The following is the text of a news report from the Navy League:
(VICTORIA, British Columbia) — Faced with a lack of icebreaking capability, the Canadian government has entered into negotiations to convert several former oil industry vessels into icebreakers for the Canadian Coast Guard.
Under the plan, the icebreakers, originally built for Shell for use in Arctic operations, would be brought to Davie Shipbuilding in Quebec for upgrades to allow them to be used by the Coast Guard.
Heavy ice conditions this season have created havoc on Canadian waterways and in the U.S.-Canada St. Lawrence Seaway. Ferries in Quebec have been trapped in ice and have had to be towed to shore.
Other vessels also have been sidelined because of ice conditions. The littoral combat ship USS Little Rock has been stuck in the port of Montreal since Dec. 24 because of heavy ice. The U.S. Navy will leave the Freedom-class ship in Montreal until conditions improve, but that could be until mid-March.
The ship was commissioned in Buffalo, N.Y., and stopped in Montreal for a brief port visit on its way to its home port in Florida. But extreme cold weather in December led to the formation of heavier ice, trapping the vessel. Heaters and de-icers have been set up to reduce ice accumulation on Little Rock’s hull.
The crew has been issued with cold-weather clothing and will focus on mission training while they wait for ice conditions to ease up, according to U.S. Navy officials. The Navy has stated the delay would have limited operational impact.
Various commercial organizations repeatedly have warned the Canadian government that its lack of icebreakers could have a significant economic impact on the country.
Canadian Prime Minister Justin Trudeau told journalists his government now is dealing with the problem. Negotiations with Davie in Levis, Quebec, started Jan. 19 on a plan to boost icebreaking capability.
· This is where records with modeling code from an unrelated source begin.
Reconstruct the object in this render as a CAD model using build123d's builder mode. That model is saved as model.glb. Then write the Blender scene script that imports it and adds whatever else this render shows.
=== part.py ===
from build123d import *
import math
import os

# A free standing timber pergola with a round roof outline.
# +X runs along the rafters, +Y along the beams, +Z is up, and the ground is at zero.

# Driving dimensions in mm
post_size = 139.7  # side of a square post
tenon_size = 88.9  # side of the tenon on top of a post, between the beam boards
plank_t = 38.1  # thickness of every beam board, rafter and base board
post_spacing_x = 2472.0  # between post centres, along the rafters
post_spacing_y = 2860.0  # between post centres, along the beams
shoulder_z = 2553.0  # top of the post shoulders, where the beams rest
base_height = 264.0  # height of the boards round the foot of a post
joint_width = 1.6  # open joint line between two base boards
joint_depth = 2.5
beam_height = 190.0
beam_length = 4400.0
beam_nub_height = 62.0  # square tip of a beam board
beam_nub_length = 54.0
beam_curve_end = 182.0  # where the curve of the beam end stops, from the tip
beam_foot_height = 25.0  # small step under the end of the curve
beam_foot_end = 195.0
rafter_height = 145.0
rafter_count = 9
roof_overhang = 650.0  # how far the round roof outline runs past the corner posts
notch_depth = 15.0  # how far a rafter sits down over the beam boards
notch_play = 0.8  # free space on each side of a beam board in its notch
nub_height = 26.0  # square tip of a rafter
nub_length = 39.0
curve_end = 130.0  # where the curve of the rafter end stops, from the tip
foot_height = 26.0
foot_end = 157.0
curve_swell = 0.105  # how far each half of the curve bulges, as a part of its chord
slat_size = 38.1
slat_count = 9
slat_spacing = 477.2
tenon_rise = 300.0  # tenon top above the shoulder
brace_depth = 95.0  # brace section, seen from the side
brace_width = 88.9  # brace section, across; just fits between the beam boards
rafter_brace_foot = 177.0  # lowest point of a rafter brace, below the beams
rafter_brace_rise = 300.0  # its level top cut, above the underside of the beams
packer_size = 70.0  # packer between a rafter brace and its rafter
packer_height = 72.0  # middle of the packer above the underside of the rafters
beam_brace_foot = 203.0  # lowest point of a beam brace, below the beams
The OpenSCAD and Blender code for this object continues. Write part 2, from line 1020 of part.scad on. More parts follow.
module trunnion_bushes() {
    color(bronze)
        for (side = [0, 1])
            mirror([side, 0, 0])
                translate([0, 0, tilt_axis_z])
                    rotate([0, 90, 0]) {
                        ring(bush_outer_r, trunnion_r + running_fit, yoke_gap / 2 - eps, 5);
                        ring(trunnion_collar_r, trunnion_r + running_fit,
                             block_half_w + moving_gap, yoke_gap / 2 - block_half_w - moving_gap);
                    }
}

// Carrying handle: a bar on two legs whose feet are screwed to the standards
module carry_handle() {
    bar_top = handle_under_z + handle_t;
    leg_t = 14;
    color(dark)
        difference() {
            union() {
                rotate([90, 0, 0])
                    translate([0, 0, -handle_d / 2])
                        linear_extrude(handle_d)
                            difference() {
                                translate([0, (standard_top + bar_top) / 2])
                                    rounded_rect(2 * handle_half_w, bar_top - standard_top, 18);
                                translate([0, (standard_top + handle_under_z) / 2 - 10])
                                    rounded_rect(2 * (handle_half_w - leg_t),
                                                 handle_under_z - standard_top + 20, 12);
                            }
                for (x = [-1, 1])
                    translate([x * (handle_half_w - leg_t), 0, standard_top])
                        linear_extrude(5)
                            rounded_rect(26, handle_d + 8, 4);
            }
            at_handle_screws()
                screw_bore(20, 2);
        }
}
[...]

“It’s good news,” Trudeau said. “We’re entering negotiations, but we think we will be able to find a solution.”
Davie had earlier proposed to the Canadian government the acquisition of four existing icebreakers that had been built for Shell.
M/V Aiviq, a Polar-class icebreaker, was originally built in the United States and the other three, built in Norway, are considered medium icebreakers. Davie has an option in place to acquire all of the vessels.
Company officials say that conversion of the three medium icebreakers for Canadian Coast Guard operations could be done quickly.
Canadian government and Davie representatives are discussing the best way forward. Options could include the government leasing the icebreakers from Davie or acquiring them outright and having Davie handle any conversion for Coast Guard operations.
It is not known how long negotiations would last or when icebreakers could be made available to the Canadian Coast Guard.
The Canadian government outlined its plans in 2012 to build a new fleet of icebreakers, including a Polar-class vessel for Arctic operations. Those plans include the construction of a Polar-class icebreaker at Seaspan shipyards in Vancouver, B.C., but at this point that project is only in its design stage. The vessel is not expected to be in the water until the mid-2020s.
Last year, Davie converted a commercial containership, M/V Asterix, into a supply vessel for the Royal Canadian Navy (RCN). Under the five-year lease arrangement, a Davie-affiliated company is providing the ship and crew to operate the vessel. RCN sailors are on board to conduct resupply and refueling of warships at sea.
M/V Asterix now is undergoing sea trials and is expected to be ready to support RCN operations starting in the spring.